■ **The exercise**
Output every line below without omitting or altering anything.

:: Dataset content ::

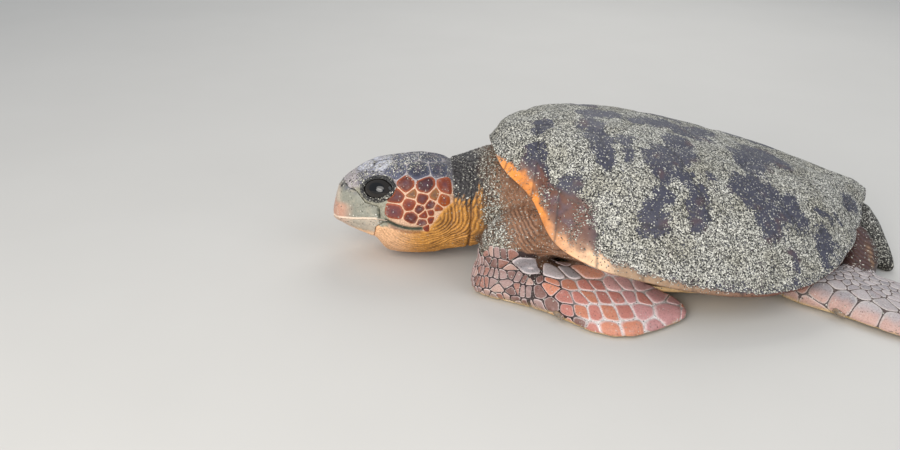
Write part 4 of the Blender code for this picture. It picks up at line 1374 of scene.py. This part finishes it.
def make_plastron():
    """The belly shell with its six pairs of shields, flat where it rests on the floor."""
    columns, rows = 150, 26
    outline = along(PLASTRON, columns)
    shares = 1 - np.linspace(0, 1, rows) ** 1.3
    bridge = np.clip(outline[:, 1] / max(outline[:, 1]), 0, 1) ** 2
    lifted = END_RISE + (1 - END_RISE) * bridge
    rise = PLASTRON_RISE * on_line(shares, PLASTRON_ROWS[::-1]) * lifted[:, None]
    lower = np.zeros((columns, rows, 3))
    lower[:, :, 0] = outline[:, :1] * (MIDDLE_REACH + (1 - MIDDLE_REACH) * shares)
    lower[:, :, 1] = outline[:, 1:2] * shares
    seam = np.min(np.abs(lower[:, :, 0, None] - BELLY_SEAMS), axis=2)
    groove = bell(np.minimum(seam, np.where(lower[:, :, 1] < 0.2, lower[:, :, 1], 1)), 0.0018)
    lower[:, :, 2] = rise + 0.0009 * groove
    upper_rows = [0, 1, 2, 5, 9, 14, 19, rows - 1]
    upper = lower[:, upper_rows].copy()
    wall = PLASTRON_WALL * (1 - EDGE_THINNING * smooth(0.86, 1.0, shares))
    upper[:, :, 2] = rise[:, upper_rows] + wall[upper_rows]
    mask = np.concatenate([groove[:, ::-1], np.zeros(upper.shape[:2])], axis=1)
    seams = np.tile(mask.ravel(), 2)
    obj = new_piece("plastron_shell", *both_halves(np.concatenate([lower[:, ::-1], upper], axis=1)))
    mesh = obj.data
    points = coordinates(mesh)
    warm = TINT["orange_scale"] * 0.4 + TINT["belly"] * 0.6
    colour = blend(0.5 + 0.4 * drift(points, 0.05, 61), TINT["belly"], warm)
    set_colour(mesh, "tint", np.clip(blend(seams, colour, TINT["belly_seam"]), 0, 1))
    set_value(mesh, "sand", np.full(len(points), 0.12))
    set_value(mesh, "seam", seams)
    weld(mesh, 2e-5, 1e-6)
    return obj


# ---- Beak, eyes, claws --------------------------------------------------------------------


MOUTH_LINE = [(-0.740, 0.080), (-0.706, 0.0865), (-0.690, 0.091), (-0.672, 0.0945),
              (-0.650, 0.0995), (-0.625, 0.1035), (-0.603, 0.1035)]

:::

■ **Result for this task**
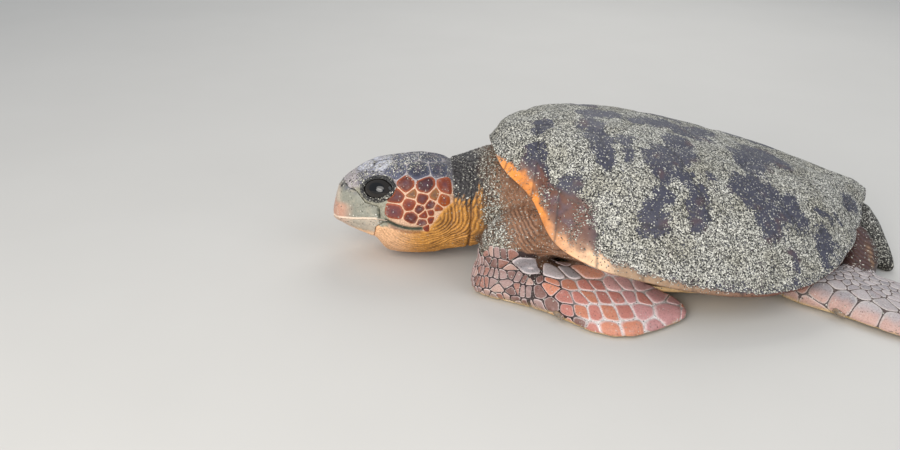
Write part 4 of the Blender code for this picture. It picks up at line 1374 of scene.py. This part finishes it.
def make_plastron():
    """The belly shell with its six pairs of shields, flat where it rests on the floor."""
    columns, rows = 150, 26
    outline = along(PLASTRON, columns)
    shares = 1 - np.linspace(0, 1, rows) ** 1.3
    bridge = np.clip(outline[:, 1] / max(outline[:, 1]), 0, 1) ** 2
    lifted = END_RISE + (1 - END_RISE) * bridge
    rise = PLASTRON_RISE * on_line(shares, PLASTRON_ROWS[::-1]) * lifted[:, None]
    lower = np.zeros((columns, rows, 3))
    lower[:, :, 0] = outline[:, :1] * (MIDDLE_REACH + (1 - MIDDLE_REACH) * shares)
    lower[:, :, 1] = outline[:, 1:2] * shares
    seam = np.min(np.abs(lower[:, :, 0, None] - BELLY_SEAMS), axis=2)
    groove = bell(np.minimum(seam, np.where(lower[:, :, 1] < 0.2, lower[:, :, 1], 1)), 0.0018)
    lower[:, :, 2] = rise + 0.0009 * groove
    upper_rows = [0, 1, 2, 5, 9, 14, 19, rows - 1]
    upper = lower[:, upper_rows].copy()
    wall = PLASTRON_WALL * (1 - EDGE_THINNING * smooth(0.86, 1.0, shares))
    upper[:, :, 2] = rise[:, upper_rows] + wall[upper_rows]
    mask = np.concatenate([groove[:, ::-1], np.zeros(upper.shape[:2])], axis=1)
    seams = np.tile(mask.ravel(), 2)
    obj = new_piece("plastron_shell", *both_halves(np.concatenate([lower[:, ::-1], upper], axis=1)))
    mesh = obj.data
    points = coordinates(mesh)
    warm = TINT["orange_scale"] * 0.4 + TINT["belly"] * 0.6
    colour = blend(0.5 + 0.4 * drift(points, 0.05, 61), TINT["belly"], warm)
    set_colour(mesh, "tint", np.clip(blend(seams, colour, TINT["belly_seam"]), 0, 1))
    set_value(mesh, "sand", np.full(len(points), 0.12))
    set_value(mesh, "seam", seams)
    weld(mesh, 2e-5, 1e-6)
    return obj


# ---- Beak, eyes, claws --------------------------------------------------------------------


MOUTH_LINE = [(-0.740, 0.080), (-0.706, 0.0865), (-0.690, 0.091), (-0.672, 0.0945),
              (-0.650, 0.0995), (-0.625, 0.1035), (-0.603, 0.1035)]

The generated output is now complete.